A. Yes, but they track pretty closely: When Putin's popularity goes down, Medvedev's tends to go down too, and he is typically a couple of percentage points below Putin. Russian and Western observers have been waiting to see whether there would come a time when Medvedev's popularity would be greater than Putin's, but so far it hasn't happened. When Putin's popularity goes down, you might expect that some of that would shift to Medvedev, but apparently that's not the way Russians themselves see it. When they lose a little enthusiasm for the one guy, they lose it for the other. This may be a specific insight into their relationship.

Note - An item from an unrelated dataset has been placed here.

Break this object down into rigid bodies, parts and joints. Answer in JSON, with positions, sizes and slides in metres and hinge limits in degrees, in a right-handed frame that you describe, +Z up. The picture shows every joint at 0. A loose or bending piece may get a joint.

Q. Is Russian politics still an authoritarian situation where Putin's United Russia Party rules everything? How will it affect the parliamentary election in December?

A. The United Russia Party now has more than two-thirds of the parliament, which enables it to entirely dominate the proceedings in that body and essentially shut it down as a meaningful forum for decision-making. Some Russians -- pollsters and political observers -- have suggested that United Russia may not be the best vehicle for maintaining the status quo, the Putin-Medvedev regime that you now have. They think that they have persuaded Putin that that's the case. The polls do show that United Russia has lost quite a bit of popularity, and it didn't do too well in some regional elections earlier this year. Putin has announced the formation of a new grouping that he calls the "Popular Front," which is supposed to draw in what we would call centrist or swing voters to stem the defections from United Russia and to make people who are more comfortable with other parties ready to vote essentially for renewal of the Putin mandate. But what will happen with this popular front is still a little unclear. The spectacle of Russian politics in the last ten years is often not so pretty.

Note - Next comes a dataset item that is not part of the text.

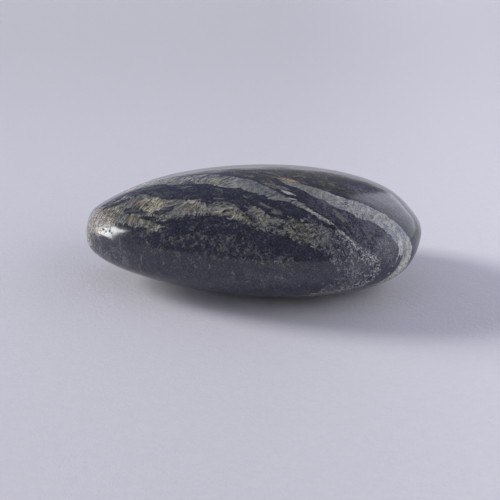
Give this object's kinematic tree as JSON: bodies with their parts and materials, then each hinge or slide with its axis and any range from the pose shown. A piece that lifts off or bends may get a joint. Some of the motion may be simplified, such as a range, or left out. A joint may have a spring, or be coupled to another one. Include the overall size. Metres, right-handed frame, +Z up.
{
  "type": "polished serpentine stone",
  "caption": "Lens-shaped palm stone of polished serpentine, nearly black, with pale grey-green bands and fine white veining.",
  "frame": {"origin": "on the surface that the stone rests on, under the middle of its bounding box", "axes": "+X along the stone towards its broader end, +Y across it away from the side seen first, +Z up through its thickness"},
  "size_m": [0.0574, 0.0392, 0.0183],
  "materials": {
    "polished_serpentine": "tumble-polished to a gloss, nearly black with pale grey-green bands"
  },
  "bodies": {
    "root": {"stone": "polished_serpentine"}
  },
  "joints": []
}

One group of opposition figures led by former prime minister Mikhail Kasyanov and former deputy prime minister Boris Nemtsov is trying to get registration for a new party called the Party of People's Freedom. They are trying to enlist international support -- including from the OSCE and American members of Congress -- to get registration. But Russian authorities have made it increasingly difficult for them to be registered, and the odds are against the formation of the new party. There's been an effort also to create an inside opposition under the leadership of Russian oligarch Mikhail Prokhorov, who is best known to Americans as the owner of the New Jersey Nets. The idea here is not so much to run a true opposition but as a support structure for Medvedev-ism against Putin-ism. There's a lot going on, but much of it is going to involve disappointed hopes, because the United Russia folks really control much of the power. They decide who can register and who can run, and they cast the votes.